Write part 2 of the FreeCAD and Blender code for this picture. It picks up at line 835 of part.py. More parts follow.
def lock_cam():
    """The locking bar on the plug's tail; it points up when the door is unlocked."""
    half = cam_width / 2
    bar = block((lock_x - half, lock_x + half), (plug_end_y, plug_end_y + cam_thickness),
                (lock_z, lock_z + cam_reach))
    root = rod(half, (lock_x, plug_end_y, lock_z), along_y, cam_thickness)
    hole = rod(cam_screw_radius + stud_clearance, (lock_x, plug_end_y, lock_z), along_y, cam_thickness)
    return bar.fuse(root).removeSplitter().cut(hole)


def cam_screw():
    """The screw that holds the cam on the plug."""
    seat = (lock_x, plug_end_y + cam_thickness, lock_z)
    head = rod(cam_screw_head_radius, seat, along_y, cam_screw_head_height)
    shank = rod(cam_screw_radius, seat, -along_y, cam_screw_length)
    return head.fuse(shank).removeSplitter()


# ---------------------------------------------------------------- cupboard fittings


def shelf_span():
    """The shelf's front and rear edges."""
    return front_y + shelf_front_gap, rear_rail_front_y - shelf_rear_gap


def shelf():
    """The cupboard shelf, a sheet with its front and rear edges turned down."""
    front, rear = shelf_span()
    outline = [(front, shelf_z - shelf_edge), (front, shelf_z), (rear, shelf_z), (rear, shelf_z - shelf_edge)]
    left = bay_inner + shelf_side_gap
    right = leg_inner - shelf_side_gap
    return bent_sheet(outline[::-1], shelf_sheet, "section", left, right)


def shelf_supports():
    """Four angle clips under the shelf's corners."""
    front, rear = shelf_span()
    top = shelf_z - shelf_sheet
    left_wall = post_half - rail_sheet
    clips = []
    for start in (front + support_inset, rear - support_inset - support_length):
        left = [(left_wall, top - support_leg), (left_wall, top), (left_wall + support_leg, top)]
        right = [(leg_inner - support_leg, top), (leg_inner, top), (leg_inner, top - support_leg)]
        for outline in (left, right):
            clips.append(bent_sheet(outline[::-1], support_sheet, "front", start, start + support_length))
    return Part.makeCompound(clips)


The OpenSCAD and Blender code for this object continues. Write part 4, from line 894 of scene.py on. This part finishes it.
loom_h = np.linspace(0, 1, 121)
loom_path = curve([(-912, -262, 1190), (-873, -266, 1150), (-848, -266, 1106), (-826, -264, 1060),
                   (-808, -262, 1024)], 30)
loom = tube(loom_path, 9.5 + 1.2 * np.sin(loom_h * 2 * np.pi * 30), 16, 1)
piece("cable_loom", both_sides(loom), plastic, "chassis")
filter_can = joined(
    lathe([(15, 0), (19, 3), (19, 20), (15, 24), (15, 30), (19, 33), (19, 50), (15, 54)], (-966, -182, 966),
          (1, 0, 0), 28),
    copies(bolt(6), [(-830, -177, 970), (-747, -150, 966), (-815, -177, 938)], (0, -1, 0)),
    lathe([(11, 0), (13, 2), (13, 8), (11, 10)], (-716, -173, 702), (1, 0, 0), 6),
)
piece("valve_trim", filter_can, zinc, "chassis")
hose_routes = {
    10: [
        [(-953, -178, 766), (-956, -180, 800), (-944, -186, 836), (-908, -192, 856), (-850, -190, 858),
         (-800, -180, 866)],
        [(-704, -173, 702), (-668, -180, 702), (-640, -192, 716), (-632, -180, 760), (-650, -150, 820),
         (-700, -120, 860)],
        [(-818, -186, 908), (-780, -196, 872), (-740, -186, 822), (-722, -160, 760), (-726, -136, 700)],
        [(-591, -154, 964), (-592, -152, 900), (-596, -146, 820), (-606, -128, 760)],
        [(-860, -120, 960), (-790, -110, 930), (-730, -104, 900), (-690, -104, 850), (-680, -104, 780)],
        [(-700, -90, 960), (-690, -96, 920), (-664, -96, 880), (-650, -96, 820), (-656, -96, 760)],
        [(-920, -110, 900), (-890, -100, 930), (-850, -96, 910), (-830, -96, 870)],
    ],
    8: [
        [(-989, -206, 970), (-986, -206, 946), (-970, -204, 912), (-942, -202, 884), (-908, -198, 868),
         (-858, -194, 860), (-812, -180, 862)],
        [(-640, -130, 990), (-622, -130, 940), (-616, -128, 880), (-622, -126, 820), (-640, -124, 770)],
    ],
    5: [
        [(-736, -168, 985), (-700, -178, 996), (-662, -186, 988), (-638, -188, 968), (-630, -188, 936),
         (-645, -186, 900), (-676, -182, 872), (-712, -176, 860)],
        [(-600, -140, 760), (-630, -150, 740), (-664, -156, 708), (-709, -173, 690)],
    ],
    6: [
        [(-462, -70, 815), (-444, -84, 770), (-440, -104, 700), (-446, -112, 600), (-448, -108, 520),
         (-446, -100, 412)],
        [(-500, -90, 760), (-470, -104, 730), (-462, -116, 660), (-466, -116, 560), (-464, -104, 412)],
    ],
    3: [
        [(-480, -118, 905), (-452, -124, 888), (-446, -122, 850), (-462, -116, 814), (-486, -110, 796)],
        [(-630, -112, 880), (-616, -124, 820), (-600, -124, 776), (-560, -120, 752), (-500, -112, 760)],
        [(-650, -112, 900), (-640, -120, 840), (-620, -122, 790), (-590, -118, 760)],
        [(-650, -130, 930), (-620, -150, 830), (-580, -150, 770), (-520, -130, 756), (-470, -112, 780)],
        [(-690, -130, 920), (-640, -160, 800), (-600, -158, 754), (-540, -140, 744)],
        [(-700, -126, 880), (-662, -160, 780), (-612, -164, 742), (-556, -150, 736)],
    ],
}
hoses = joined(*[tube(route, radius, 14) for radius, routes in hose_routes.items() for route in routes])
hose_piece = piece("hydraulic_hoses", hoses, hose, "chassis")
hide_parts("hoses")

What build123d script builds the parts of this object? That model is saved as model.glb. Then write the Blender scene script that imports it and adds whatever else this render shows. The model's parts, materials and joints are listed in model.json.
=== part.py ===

========================================================================

Extract the complete set of records unchanged.

§ **OUTPUT BELOW**:
Write part 2 of the FreeCAD and Blender code for this picture. It picks up at line 835 of part.py. More parts follow.
def lock_cam():
    """The locking bar on the plug's tail; it points up when the door is unlocked."""
    half = cam_width / 2
    bar = block((lock_x - half, lock_x + half), (plug_end_y, plug_end_y + cam_thickness),
                (lock_z, lock_z + cam_reach))
    root = rod(half, (lock_x, plug_end_y, lock_z), along_y, cam_thickness)
    hole = rod(cam_screw_radius + stud_clearance, (lock_x, plug_end_y, lock_z), along_y, cam_thickness)
    return bar.fuse(root).removeSplitter().cut(hole)


def cam_screw():
    """The screw that holds the cam on the plug."""
    seat = (lock_x, plug_end_y + cam_thickness, lock_z)
    head = rod(cam_screw_head_radius, seat, along_y, cam_screw_head_height)
    shank = rod(cam_screw_radius, seat, -along_y, cam_screw_length)
    return head.fuse(shank).removeSplitter()


# ---------------------------------------------------------------- cupboard fittings


def shelf_span():
    """The shelf's front and rear edges."""
    return front_y + shelf_front_gap, rear_rail_front_y - shelf_rear_gap


def shelf():
    """The cupboard shelf, a sheet with its front and rear edges turned down."""
    front, rear = shelf_span()
    outline = [(front, shelf_z - shelf_edge), (front, shelf_z), (rear, shelf_z), (rear, shelf_z - shelf_edge)]
    left = bay_inner + shelf_side_gap
    right = leg_inner - shelf_side_gap
    return bent_sheet(outline[::-1], shelf_sheet, "section", left, right)


def shelf_supports():
    """Four angle clips under the shelf's corners."""
    front, rear = shelf_span()
    top = shelf_z - shelf_sheet
    left_wall = post_half - rail_sheet
    clips = []
    for start in (front + support_inset, rear - support_inset - support_length):
        left = [(left_wall, top - support_leg), (left_wall, top), (left_wall + support_leg, top)]
        right = [(leg_inner - support_leg, top), (leg_inner, top), (leg_inner, top - support_leg)]
        for outline in (left, right):
            clips.append(bent_sheet(outline[::-1], support_sheet, "front", start, start + support_length))
    return Part.makeCompound(clips)


The OpenSCAD and Blender code for this object continues. Write part 4, from line 894 of scene.py on. This part finishes it.
loom_h = np.linspace(0, 1, 121)
loom_path = curve([(-912, -262, 1190), (-873, -266, 1150), (-848, -266, 1106), (-826, -264, 1060),
                   (-808, -262, 1024)], 30)
loom = tube(loom_path, 9.5 + 1.2 * np.sin(loom_h * 2 * np.pi * 30), 16, 1)
piece("cable_loom", both_sides(loom), plastic, "chassis")
filter_can = joined(
    lathe([(15, 0), (19, 3), (19, 20), (15, 24), (15, 30), (19, 33), (19, 50), (15, 54)], (-966, -182, 966),
          (1, 0, 0), 28),
    copies(bolt(6), [(-830, -177, 970), (-747, -150, 966), (-815, -177, 938)], (0, -1, 0)),
    lathe([(11, 0), (13, 2), (13, 8), (11, 10)], (-716, -173, 702), (1, 0, 0), 6),
)
piece("valve_trim", filter_can, zinc, "chassis")
hose_routes = {
    10: [
        [(-953, -178, 766), (-956, -180, 800), (-944, -186, 836), (-908, -192, 856), (-850, -190, 858),
         (-800, -180, 866)],
        [(-704, -173, 702), (-668, -180, 702), (-640, -192, 716), (-632, -180, 760), (-650, -150, 820),
         (-700, -120, 860)],
        [(-818, -186, 908), (-780, -196, 872), (-740, -186, 822), (-722, -160, 760), (-726, -136, 700)],
        [(-591, -154, 964), (-592, -152, 900), (-596, -146, 820), (-606, -128, 760)],
        [(-860, -120, 960), (-790, -110, 930), (-730, -104, 900), (-690, -104, 850), (-680, -104, 780)],
        [(-700, -90, 960), (-690, -96, 920), (-664, -96, 880), (-650, -96, 820), (-656, -96, 760)],
        [(-920, -110, 900), (-890, -100, 930), (-850, -96, 910), (-830, -96, 870)],
    ],
    8: [
        [(-989, -206, 970), (-986, -206, 946), (-970, -204, 912), (-942, -202, 884), (-908, -198, 868),
         (-858, -194, 860), (-812, -180, 862)],
        [(-640, -130, 990), (-622, -130, 940), (-616, -128, 880), (-622, -126, 820), (-640, -124, 770)],
    ],
    5: [
        [(-736, -168, 985), (-700, -178, 996), (-662, -186, 988), (-638, -188, 968), (-630, -188, 936),
         (-645, -186, 900), (-676, -182, 872), (-712, -176, 860)],
        [(-600, -140, 760), (-630, -150, 740), (-664, -156, 708), (-709, -173, 690)],
    ],
    6: [
        [(-462, -70, 815), (-444, -84, 770), (-440, -104, 700), (-446, -112, 600), (-448, -108, 520),
         (-446, -100, 412)],
        [(-500, -90, 760), (-470, -104, 730), (-462, -116, 660), (-466, -116, 560), (-464, -104, 412)],
    ],
    3: [
        [(-480, -118, 905), (-452, -124, 888), (-446, -122, 850), (-462, -116, 814), (-486, -110, 796)],
        [(-630, -112, 880), (-616, -124, 820), (-600, -124, 776), (-560, -120, 752), (-500, -112, 760)],
        [(-650, -112, 900), (-640, -120, 840), (-620, -122, 790), (-590, -118, 760)],
        [(-650, -130, 930), (-620, -150, 830), (-580, -150, 770), (-520, -130, 756), (-470, -112, 780)],
        [(-690, -130, 920), (-640, -160, 800), (-600, -158, 754), (-540, -140, 744)],
        [(-700, -126, 880), (-662, -160, 780), (-612, -164, 742), (-556, -150, 736)],
    ],
}
hoses = joined(*[tube(route, radius, 14) for radius, routes in hose_routes.items() for route in routes])
hose_piece = piece("hydraulic_hoses", hoses, hose, "chassis")
hide_parts("hoses")

What build123d script builds the parts of this object? That model is saved as model.glb. Then write the Blender scene script that imports it and adds whatever else this render shows. The model's parts, materials and joints are listed in model.json.
=== part.py ===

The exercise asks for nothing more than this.